Mais qui pilote cette prétendue machine ? Jérôme Florin pointe l’index en direction de la communication gouvernementale :
« On se dit que cette affaire ne pouvait pas mieux tomber pour le gouvernement qui vient justement d’annoncer une loi sur la Burqa » (le 24 avril). Faut-il comprendre que ce qui tombe bien pour un gouvernement, doit tomber aussi bien pour les journalistes ? Et que l’agenda des premiers dicte l’agenda des seconds ? [1].
Ou faut-il admettre l’explication de Franz-Olivier Giesbert ? La voici : « Après avoir été verbalisée pour "circulation dans des conditions non aisées", la dame en noir a hurlé à la discrimination et a décidé de porter plainte. C’était parti pour devenir une affaire d’État » (le 26 avril). Et puisque cela devenait une « affaire d’État », cela devenait aussi une affaire médiatique [2].
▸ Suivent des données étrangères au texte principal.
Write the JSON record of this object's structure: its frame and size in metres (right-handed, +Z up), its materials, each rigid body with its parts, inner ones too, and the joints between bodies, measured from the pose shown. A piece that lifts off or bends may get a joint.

Il paraît que le port de la burqa en voiture nuit à la vision latérale. Heureusement, les œillères de Jean-Michel Aphatie, qui l’empêchent de voir ce que font ses confrères… et ce qu’il fait lui-même, ne nuisent en aucune manière à l’information !
Notes
[1] Nouvel exemple de suivisme des médias dominants en général et de RTL en particulier par rapport à l’agenda politique des gouvernants. Car, comme le précise Franz-Oliver Giesbert dans sa chronique du 26 avril ce « banal fait divers à Nantes, une contravention de 22 euros infligée à une femme qui conduisait en burqa » est intervenu « au début du mois ». Le tapage médiatique n’est arrivé que bien après, après la conférence de presse de la jeune femme, mais surtout quand le ministre de l’Intérieur s’est saisi de l’affaire.
[2] C’est sans doute pour cette raison que Franz-Olivier Giesbert se sent obligé de recycler sa chronique radiophonique sur RTL du 26 avril dans son éditorial du Point où il confirme, le 29, tout aussi accablé : « Quand la machine médiatique se met à mouliner quelque chose, elle ne sait plus s’arrêter ». Voir sur le site du Point.